- _SHORT TASK_
Where a line of the material contains the string "body", copy that line.

- _DATASET CONTENT_

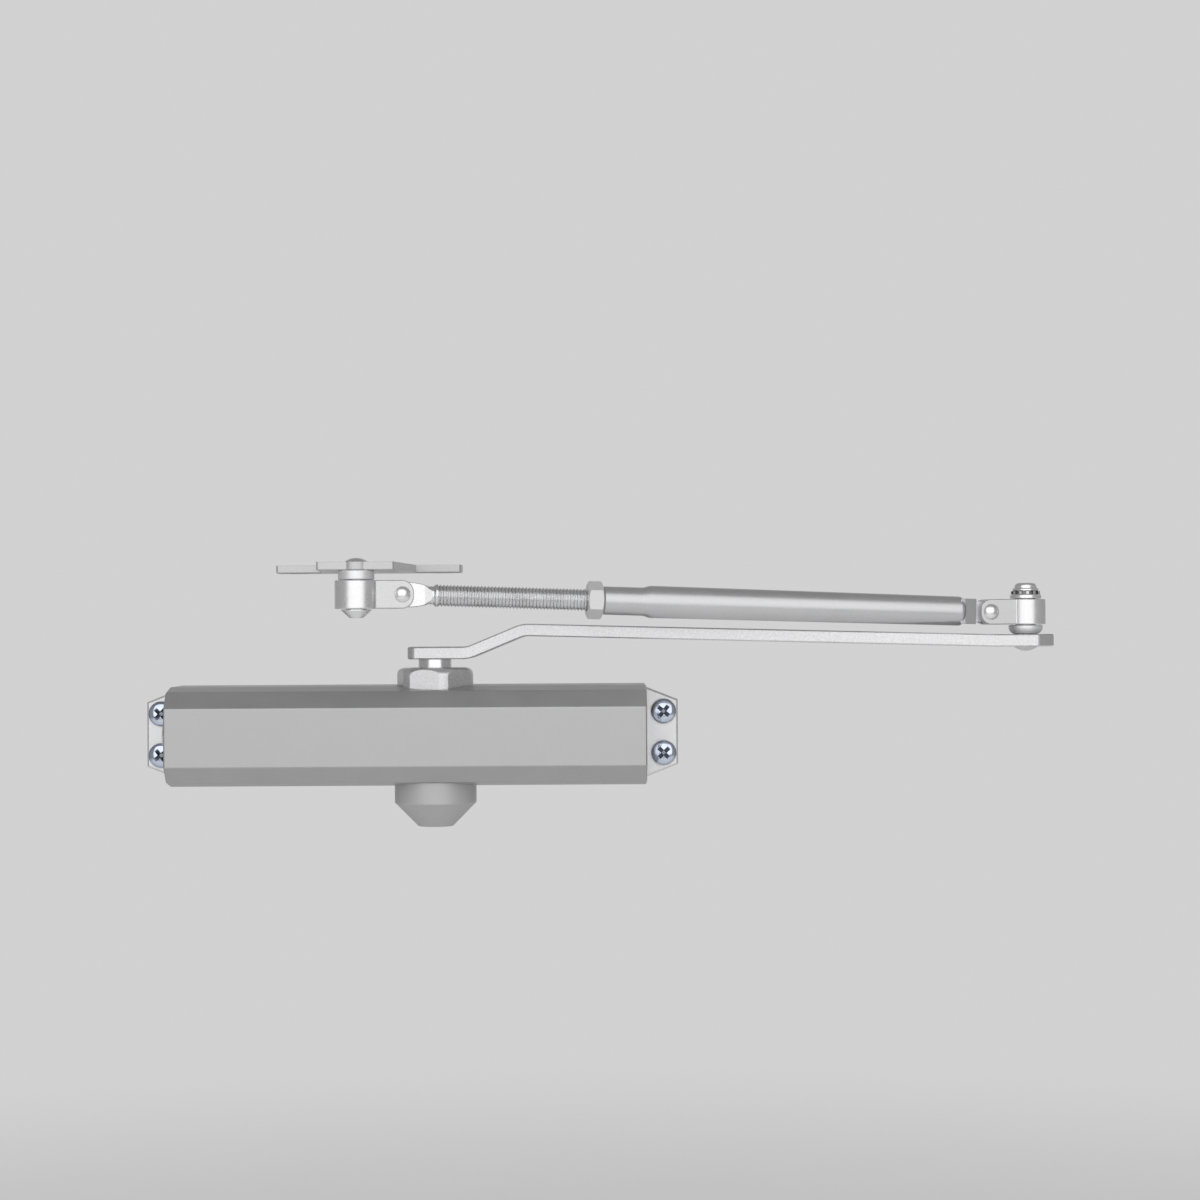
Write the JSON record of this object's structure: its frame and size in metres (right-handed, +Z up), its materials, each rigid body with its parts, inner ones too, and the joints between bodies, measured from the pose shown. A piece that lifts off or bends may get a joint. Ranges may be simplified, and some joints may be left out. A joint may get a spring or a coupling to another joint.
{
  "type": "hydraulic door closer",
  "caption": "Surface hydraulic door closer with a slim eight-sided body, cranked main arm, threaded adjustable forearm and soffit bracket, set for parallel arm fitting.",
  "frame": {"origin": "middle of the four mounting screws, on the door face", "axes": "+X along the door to the right seen from the push side, +Y into the door, +Z up"},
  "size_m": [0.4111, 0.1033, 0.1197],
  "materials": {
    "silver_paint": "satin silver coating on the die-cast body",
    "arm_paint": "silver paint with a fine metallic grain",
    "zinc": "bright zinc plate",
    "chrome": "bright blue-white plate",
    "steel": "ground steel",
    "cap_grey": "satin grey",
    "brass": "turned brass",
    "rubber": "black nitrile rubber",
    "iron": "machined cast iron",
    "bracket_paint": "silver paint"
  },
  "bodies": {
    "shell": {"housing": "silver_paint", "mounting_screws": "chrome", "top_bearing_nut": "arm_paint", "bottom_bearing_nut": "arm_paint", "upper_bearing": "steel", "lower_bearing": "steel", "upper_seal": "rubber", "lower_seal": "rubber", "pinion_cap": "cap_grey", "spring_end_plug": "zinc", "valve_end_plug": "zinc", "spring_end_seal": "rubber", "valve_end_seal": "rubber", "main_spring": "steel"},
    "arm": {"pinion": "steel", "main_arm": "arm_paint", "arm_screw": "zinc", "elbow_stud": "arm_paint", "elbow_spacer": "arm_paint", "elbow_washer": "zinc", "elbow_lock_washer": "zinc", "elbow_screw": "zinc"},
    "piston_group": {"piston": "iron", "check_seat": "brass", "check_ball": "steel"},
    "power": {"power_screw": "zinc"},
    "seat": {"spring_seat": "steel"},
    "elbow": {"elbow_knuckle": "arm_paint", "elbow_pin": "arm_paint"},
    "tube": {"forearm_tube": "arm_paint"},
    "nut": {"lock_nut": "arm_paint"},
    "rod": {"forearm_rod": "zinc"},
    "shoe": {"shoe_knuckle": "arm_paint", "shoe_pin": "arm_paint"},
    "bracket": {"bracket_plate": "bracket_paint", "shoe_stud": "arm_paint", "shoe_spacer": "arm_paint", "shoe_screw": "zinc"},
    "sweep_speed": {"sweep_valve": "brass", "sweep_valve_seal": "rubber"},
    "latch_speed": {"latch_valve": "brass", "latch_valve_seal": "rubber"},
    "backcheck_speed": {"backcheck_valve": "brass", "backcheck_valve_seal": "rubber"}
  },
  "joints": [
    {"name": "main_arm_swing", "type": "hinge", "parent": "shell", "child": "arm", "pos_m": [0.0117, -0.027, 0], "axis": [0, 0, -1], "range_deg": [0, 125]},
    {"name": "piston_slide", "type": "slide", "parent": "shell", "child": "piston_group", "axis": [-1, 0, 0], "range_m": [0, 0.0197], "deforming": ["main_spring"]},
    {"name": "power_screw_turn", "type": "hinge", "parent": "shell", "child": "power", "pos_m": [-0.1, -0.027, 0], "axis": [1, 0, 0], "range_deg": [0, 2165]},
    {"name": "spring_seat_slide", "type": "slide", "parent": "shell", "child": "seat", "axis": [1, 0, 0], "range_m": [0, 0.009], "deforming": ["main_spring"]},
    {"name": "elbow_swing", "type": "hinge", "parent": "arm", "child": "elbow", "pos_m": [0.2772, -0.034, 0.05395], "axis": [0, 0, 1], "range_deg": [-10, 165]},
    {"name": "elbow_tilt", "type": "hinge", "parent": "elbow", "child": "tube", "pos_m": [0.25961, -0.03673, 0.05395], "axis": [-0.1536, 0.9881, 0], "range_deg": [-0.8, 10]},
    {"name": "lock_nut_turn", "type": "hinge", "parent": "tube", "child": "nut", "pos_m": [0.08387, -0.06404, 0.05995], "axis": [0.9876, 0.1535, -0.0337], "range_deg": [-360, 360]},
    {"name": "forearm_length", "type": "slide", "parent": "tube", "child": "rod", "axis": [-0.9876, -0.1535, 0.0337], "range_m": [-0.02, 0.02]},
    {"name": "shoe_tilt", "type": "hinge", "parent": "rod", "child": "shoe", "pos_m": [0.00057, -0.07699, 0.0628], "axis": [-0.1536, 0.9881, 0], "range_deg": [-4, 8]},
    {"name": "shoe_swivel", "type": "hinge", "parent": "shoe", "child": "bracket", "pos_m": [-0.0188, -0.08, 0.06], "axis": [0, 0, -1], "range_deg": [-30, 120]},
    {"name": "sweep_valve_turn", "type": "hinge", "parent": "shell", "child": "sweep_speed", "pos_m": [0.1, -0.0455, 0.012], "axis": [1, 0, 0], "range_deg": [-360, 360]},
    {"name": "latch_valve_turn", "type": "hinge", "parent": "shell", "child": "latch_speed", "pos_m": [0.1, -0.0455, -0.012], "axis": [1, 0, 0], "range_deg": [-360, 360]},
    {"name": "backcheck_valve_turn", "type": "hinge", "parent": "shell", "child": "backcheck_speed", "pos_m": [0.1, -0.0085, 0.012], "axis": [1, 0, 0], "range_deg": [-360, 360]}
  ],
  "couplings": [
    {"joint": "piston_slide", "follows": "main_arm_swing", "m_per_rad": 0.009},
    {"joint": "power_screw_turn", "follows": "spring_seat_slide", "rad_per_m": 4188.8}
  ]
}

- _ANSWER TO THE TASK_
Write the JSON record of this object's structure: its frame and size in metres (right-handed, +Z up), its materials, each rigid body with its parts, inner ones too, and the joints between bodies, measured from the pose shown. A piece that lifts off or bends may get a joint. Ranges may be simplified, and some joints may be left out. A joint may get a spring or a coupling to another joint.
  "caption": "Surface hydraulic door closer with a slim eight-sided body, cranked main arm, threaded adjustable forearm and soffit bracket, set for parallel arm fitting.",
    "silver_paint": "satin silver coating on the die-cast body",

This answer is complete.